▸ Description of the task:
Please say how many lines of the listing hold "axes", with no other words in the answer.
_ _ _
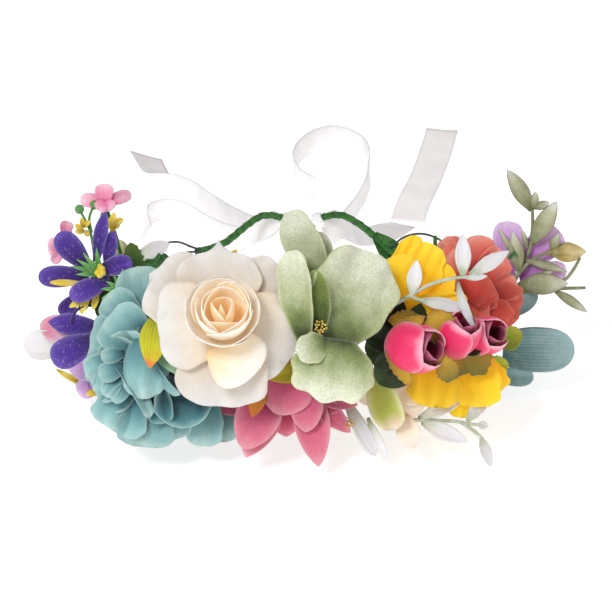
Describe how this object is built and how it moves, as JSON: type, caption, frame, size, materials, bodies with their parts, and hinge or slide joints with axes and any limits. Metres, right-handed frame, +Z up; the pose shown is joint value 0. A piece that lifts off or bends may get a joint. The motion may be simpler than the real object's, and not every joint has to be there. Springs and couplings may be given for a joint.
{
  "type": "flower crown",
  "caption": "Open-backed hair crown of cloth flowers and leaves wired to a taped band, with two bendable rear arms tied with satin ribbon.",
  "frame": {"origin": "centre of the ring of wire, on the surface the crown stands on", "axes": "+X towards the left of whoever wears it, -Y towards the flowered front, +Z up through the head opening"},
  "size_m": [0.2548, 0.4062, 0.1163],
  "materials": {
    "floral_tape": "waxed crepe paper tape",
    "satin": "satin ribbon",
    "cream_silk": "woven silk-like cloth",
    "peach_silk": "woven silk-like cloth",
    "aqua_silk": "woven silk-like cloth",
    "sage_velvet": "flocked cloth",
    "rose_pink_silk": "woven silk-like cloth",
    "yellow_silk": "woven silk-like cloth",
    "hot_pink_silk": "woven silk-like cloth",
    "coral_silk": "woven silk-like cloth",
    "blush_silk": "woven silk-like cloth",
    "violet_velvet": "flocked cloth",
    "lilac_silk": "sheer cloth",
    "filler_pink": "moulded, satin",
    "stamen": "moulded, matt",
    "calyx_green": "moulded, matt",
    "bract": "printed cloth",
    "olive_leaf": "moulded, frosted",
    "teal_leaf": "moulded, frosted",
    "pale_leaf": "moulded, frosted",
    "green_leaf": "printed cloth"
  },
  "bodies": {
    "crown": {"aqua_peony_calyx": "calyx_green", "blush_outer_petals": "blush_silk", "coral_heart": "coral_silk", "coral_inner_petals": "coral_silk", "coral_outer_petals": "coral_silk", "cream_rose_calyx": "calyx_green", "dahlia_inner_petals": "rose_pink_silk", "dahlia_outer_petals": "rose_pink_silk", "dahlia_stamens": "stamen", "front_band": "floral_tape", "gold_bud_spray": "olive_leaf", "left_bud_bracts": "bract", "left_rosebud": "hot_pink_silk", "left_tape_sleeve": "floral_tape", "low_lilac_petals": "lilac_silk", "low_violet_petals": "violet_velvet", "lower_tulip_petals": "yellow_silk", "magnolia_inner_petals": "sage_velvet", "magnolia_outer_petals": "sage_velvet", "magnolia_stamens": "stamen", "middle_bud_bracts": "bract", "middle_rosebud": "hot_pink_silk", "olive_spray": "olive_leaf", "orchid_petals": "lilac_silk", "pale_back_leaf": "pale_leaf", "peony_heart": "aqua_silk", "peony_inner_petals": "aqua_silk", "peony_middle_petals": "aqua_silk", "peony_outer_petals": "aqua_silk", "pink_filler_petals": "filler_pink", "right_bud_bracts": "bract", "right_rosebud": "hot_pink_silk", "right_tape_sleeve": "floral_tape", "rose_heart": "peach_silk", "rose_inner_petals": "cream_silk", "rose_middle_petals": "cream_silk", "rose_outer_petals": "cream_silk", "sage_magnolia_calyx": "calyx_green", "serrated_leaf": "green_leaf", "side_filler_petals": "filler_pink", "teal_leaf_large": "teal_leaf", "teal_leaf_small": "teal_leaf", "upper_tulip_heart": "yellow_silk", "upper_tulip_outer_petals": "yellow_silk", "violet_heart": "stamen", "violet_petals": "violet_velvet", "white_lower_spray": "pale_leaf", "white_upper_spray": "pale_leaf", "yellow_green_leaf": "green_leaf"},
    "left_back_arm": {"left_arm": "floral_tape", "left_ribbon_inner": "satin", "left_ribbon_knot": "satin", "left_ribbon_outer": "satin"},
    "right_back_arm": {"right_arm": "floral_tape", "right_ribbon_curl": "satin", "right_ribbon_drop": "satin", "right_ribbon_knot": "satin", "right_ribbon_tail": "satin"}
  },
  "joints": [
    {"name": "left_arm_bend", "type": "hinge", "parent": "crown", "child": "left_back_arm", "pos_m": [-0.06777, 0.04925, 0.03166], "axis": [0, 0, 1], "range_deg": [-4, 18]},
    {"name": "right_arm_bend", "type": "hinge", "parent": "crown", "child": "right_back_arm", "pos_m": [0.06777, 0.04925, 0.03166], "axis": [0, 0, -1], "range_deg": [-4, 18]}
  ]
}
_ _ _
▸ Answer to the task:
2